━━ STORED DATA ━━

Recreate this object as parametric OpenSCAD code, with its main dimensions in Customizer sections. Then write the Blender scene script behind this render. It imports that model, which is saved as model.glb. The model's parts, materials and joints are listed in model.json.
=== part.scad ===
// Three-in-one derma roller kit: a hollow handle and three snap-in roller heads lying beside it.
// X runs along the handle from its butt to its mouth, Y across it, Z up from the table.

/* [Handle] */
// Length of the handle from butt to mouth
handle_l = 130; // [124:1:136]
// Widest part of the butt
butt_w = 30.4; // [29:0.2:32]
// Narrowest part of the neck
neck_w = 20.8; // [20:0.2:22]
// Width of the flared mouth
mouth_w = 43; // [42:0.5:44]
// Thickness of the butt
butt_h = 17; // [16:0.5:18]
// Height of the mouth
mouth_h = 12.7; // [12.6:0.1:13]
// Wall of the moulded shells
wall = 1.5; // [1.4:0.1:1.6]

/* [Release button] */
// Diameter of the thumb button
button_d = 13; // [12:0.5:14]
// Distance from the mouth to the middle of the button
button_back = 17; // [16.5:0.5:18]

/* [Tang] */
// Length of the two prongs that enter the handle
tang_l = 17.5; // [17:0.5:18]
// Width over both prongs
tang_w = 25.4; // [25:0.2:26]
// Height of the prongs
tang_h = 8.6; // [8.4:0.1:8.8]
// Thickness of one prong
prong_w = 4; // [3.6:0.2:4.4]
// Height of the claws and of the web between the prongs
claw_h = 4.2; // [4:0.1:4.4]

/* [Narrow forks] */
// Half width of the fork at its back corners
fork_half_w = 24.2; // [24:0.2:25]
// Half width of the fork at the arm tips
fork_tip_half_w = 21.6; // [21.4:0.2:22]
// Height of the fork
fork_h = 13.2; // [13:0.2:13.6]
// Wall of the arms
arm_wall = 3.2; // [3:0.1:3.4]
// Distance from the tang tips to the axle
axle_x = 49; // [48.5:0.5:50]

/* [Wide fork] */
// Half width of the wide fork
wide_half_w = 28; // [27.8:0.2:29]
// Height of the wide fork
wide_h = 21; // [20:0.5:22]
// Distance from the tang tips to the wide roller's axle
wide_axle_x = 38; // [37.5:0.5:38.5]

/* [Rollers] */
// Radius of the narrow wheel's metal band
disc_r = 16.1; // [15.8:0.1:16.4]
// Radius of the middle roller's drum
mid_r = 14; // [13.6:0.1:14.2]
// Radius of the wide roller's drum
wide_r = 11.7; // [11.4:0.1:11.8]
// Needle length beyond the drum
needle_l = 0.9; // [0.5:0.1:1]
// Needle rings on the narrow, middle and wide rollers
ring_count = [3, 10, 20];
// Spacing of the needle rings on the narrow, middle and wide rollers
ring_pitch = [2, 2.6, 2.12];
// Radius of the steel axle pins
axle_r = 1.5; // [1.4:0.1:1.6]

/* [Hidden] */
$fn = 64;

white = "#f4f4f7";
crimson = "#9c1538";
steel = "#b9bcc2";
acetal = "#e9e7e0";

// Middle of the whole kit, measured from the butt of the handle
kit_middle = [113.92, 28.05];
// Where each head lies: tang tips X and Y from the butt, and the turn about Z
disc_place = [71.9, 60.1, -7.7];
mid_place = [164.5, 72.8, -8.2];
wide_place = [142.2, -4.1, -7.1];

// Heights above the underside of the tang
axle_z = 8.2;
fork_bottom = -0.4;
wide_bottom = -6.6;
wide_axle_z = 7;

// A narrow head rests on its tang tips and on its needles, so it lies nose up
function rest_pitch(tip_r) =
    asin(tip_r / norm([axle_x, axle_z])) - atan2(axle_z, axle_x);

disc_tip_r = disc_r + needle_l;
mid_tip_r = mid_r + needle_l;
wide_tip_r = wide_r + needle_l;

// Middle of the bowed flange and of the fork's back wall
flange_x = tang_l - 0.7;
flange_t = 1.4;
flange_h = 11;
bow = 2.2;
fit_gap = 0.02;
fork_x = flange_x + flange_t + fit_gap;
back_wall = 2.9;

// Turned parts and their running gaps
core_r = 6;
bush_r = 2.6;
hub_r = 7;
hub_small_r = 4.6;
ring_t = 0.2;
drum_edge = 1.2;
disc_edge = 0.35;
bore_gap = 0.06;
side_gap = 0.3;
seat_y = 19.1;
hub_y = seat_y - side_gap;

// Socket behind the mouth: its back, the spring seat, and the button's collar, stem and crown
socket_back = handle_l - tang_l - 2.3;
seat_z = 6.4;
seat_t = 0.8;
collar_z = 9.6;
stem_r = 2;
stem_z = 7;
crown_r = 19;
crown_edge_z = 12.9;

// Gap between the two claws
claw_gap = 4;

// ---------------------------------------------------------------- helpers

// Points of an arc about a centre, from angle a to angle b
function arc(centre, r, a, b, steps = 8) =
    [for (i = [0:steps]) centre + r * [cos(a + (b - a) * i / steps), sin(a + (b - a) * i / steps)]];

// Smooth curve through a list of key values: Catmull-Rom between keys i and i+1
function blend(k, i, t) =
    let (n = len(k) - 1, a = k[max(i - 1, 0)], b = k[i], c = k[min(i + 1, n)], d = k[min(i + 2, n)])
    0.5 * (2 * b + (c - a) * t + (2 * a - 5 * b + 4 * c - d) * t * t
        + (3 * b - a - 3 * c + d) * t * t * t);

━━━

Write every line of the material above again, exactly.

- [EXERCISE ANSWER]:
Recreate this object as parametric OpenSCAD code, with its main dimensions in Customizer sections. Then write the Blender scene script behind this render. It imports that model, which is saved as model.glb. The model's parts, materials and joints are listed in model.json.
=== part.scad ===
// Three-in-one derma roller kit: a hollow handle and three snap-in roller heads lying beside it.
// X runs along the handle from its butt to its mouth, Y across it, Z up from the table.

/* [Handle] */
// Length of the handle from butt to mouth
handle_l = 130; // [124:1:136]
// Widest part of the butt
butt_w = 30.4; // [29:0.2:32]
// Narrowest part of the neck
neck_w = 20.8; // [20:0.2:22]
// Width of the flared mouth
mouth_w = 43; // [42:0.5:44]
// Thickness of the butt
butt_h = 17; // [16:0.5:18]
// Height of the mouth
mouth_h = 12.7; // [12.6:0.1:13]
// Wall of the moulded shells
wall = 1.5; // [1.4:0.1:1.6]

/* [Release button] */
// Diameter of the thumb button
button_d = 13; // [12:0.5:14]
// Distance from the mouth to the middle of the button
button_back = 17; // [16.5:0.5:18]

/* [Tang] */
// Length of the two prongs that enter the handle
tang_l = 17.5; // [17:0.5:18]
// Width over both prongs
tang_w = 25.4; // [25:0.2:26]
// Height of the prongs
tang_h = 8.6; // [8.4:0.1:8.8]
// Thickness of one prong
prong_w = 4; // [3.6:0.2:4.4]
// Height of the claws and of the web between the prongs
claw_h = 4.2; // [4:0.1:4.4]

/* [Narrow forks] */
// Half width of the fork at its back corners
fork_half_w = 24.2; // [24:0.2:25]
// Half width of the fork at the arm tips
fork_tip_half_w = 21.6; // [21.4:0.2:22]
// Height of the fork
fork_h = 13.2; // [13:0.2:13.6]
// Wall of the arms
arm_wall = 3.2; // [3:0.1:3.4]
// Distance from the tang tips to the axle
axle_x = 49; // [48.5:0.5:50]

/* [Wide fork] */
// Half width of the wide fork
wide_half_w = 28; // [27.8:0.2:29]
// Height of the wide fork
wide_h = 21; // [20:0.5:22]
// Distance from the tang tips to the wide roller's axle
wide_axle_x = 38; // [37.5:0.5:38.5]

/* [Rollers] */
// Radius of the narrow wheel's metal band
disc_r = 16.1; // [15.8:0.1:16.4]
// Radius of the middle roller's drum
mid_r = 14; // [13.6:0.1:14.2]
// Radius of the wide roller's drum
wide_r = 11.7; // [11.4:0.1:11.8]
// Needle length beyond the drum
needle_l = 0.9; // [0.5:0.1:1]
// Needle rings on the narrow, middle and wide rollers
ring_count = [3, 10, 20];
// Spacing of the needle rings on the narrow, middle and wide rollers
ring_pitch = [2, 2.6, 2.12];
// Radius of the steel axle pins
axle_r = 1.5; // [1.4:0.1:1.6]

/* [Hidden] */
$fn = 64;

white = "#f4f4f7";
crimson = "#9c1538";
steel = "#b9bcc2";
acetal = "#e9e7e0";

// Middle of the whole kit, measured from the butt of the handle
kit_middle = [113.92, 28.05];
// Where each head lies: tang tips X and Y from the butt, and the turn about Z
disc_place = [71.9, 60.1, -7.7];
mid_place = [164.5, 72.8, -8.2];
wide_place = [142.2, -4.1, -7.1];

// Heights above the underside of the tang
axle_z = 8.2;
fork_bottom = -0.4;
wide_bottom = -6.6;
wide_axle_z = 7;

// A narrow head rests on its tang tips and on its needles, so it lies nose up
function rest_pitch(tip_r) =
    asin(tip_r / norm([axle_x, axle_z])) - atan2(axle_z, axle_x);

disc_tip_r = disc_r + needle_l;
mid_tip_r = mid_r + needle_l;
wide_tip_r = wide_r + needle_l;

// Middle of the bowed flange and of the fork's back wall
flange_x = tang_l - 0.7;
flange_t = 1.4;
flange_h = 11;
bow = 2.2;
fit_gap = 0.02;
fork_x = flange_x + flange_t + fit_gap;
back_wall = 2.9;

// Turned parts and their running gaps
core_r = 6;
bush_r = 2.6;
hub_r = 7;
hub_small_r = 4.6;
ring_t = 0.2;
drum_edge = 1.2;
disc_edge = 0.35;
bore_gap = 0.06;
side_gap = 0.3;
seat_y = 19.1;
hub_y = seat_y - side_gap;

// Socket behind the mouth: its back, the spring seat, and the button's collar, stem and crown
socket_back = handle_l - tang_l - 2.3;
seat_z = 6.4;
seat_t = 0.8;
collar_z = 9.6;
stem_r = 2;
stem_z = 7;
crown_r = 19;
crown_edge_z = 12.9;

// Gap between the two claws
claw_gap = 4;

// ---------------------------------------------------------------- helpers

// Points of an arc about a centre, from angle a to angle b
function arc(centre, r, a, b, steps = 8) =
    [for (i = [0:steps]) centre + r * [cos(a + (b - a) * i / steps), sin(a + (b - a) * i / steps)]];

// Smooth curve through a list of key values: Catmull-Rom between keys i and i+1
function blend(k, i, t) =
    let (n = len(k) - 1, a = k[max(i - 1, 0)], b = k[i], c = k[min(i + 1, n)], d = k[min(i + 2, n)])
    0.5 * (2 * b + (c - a) * t + (2 * a - 5 * b + 4 * c - d) * t * t
        + (3 * b - a - 3 * c + d) * t * t * t);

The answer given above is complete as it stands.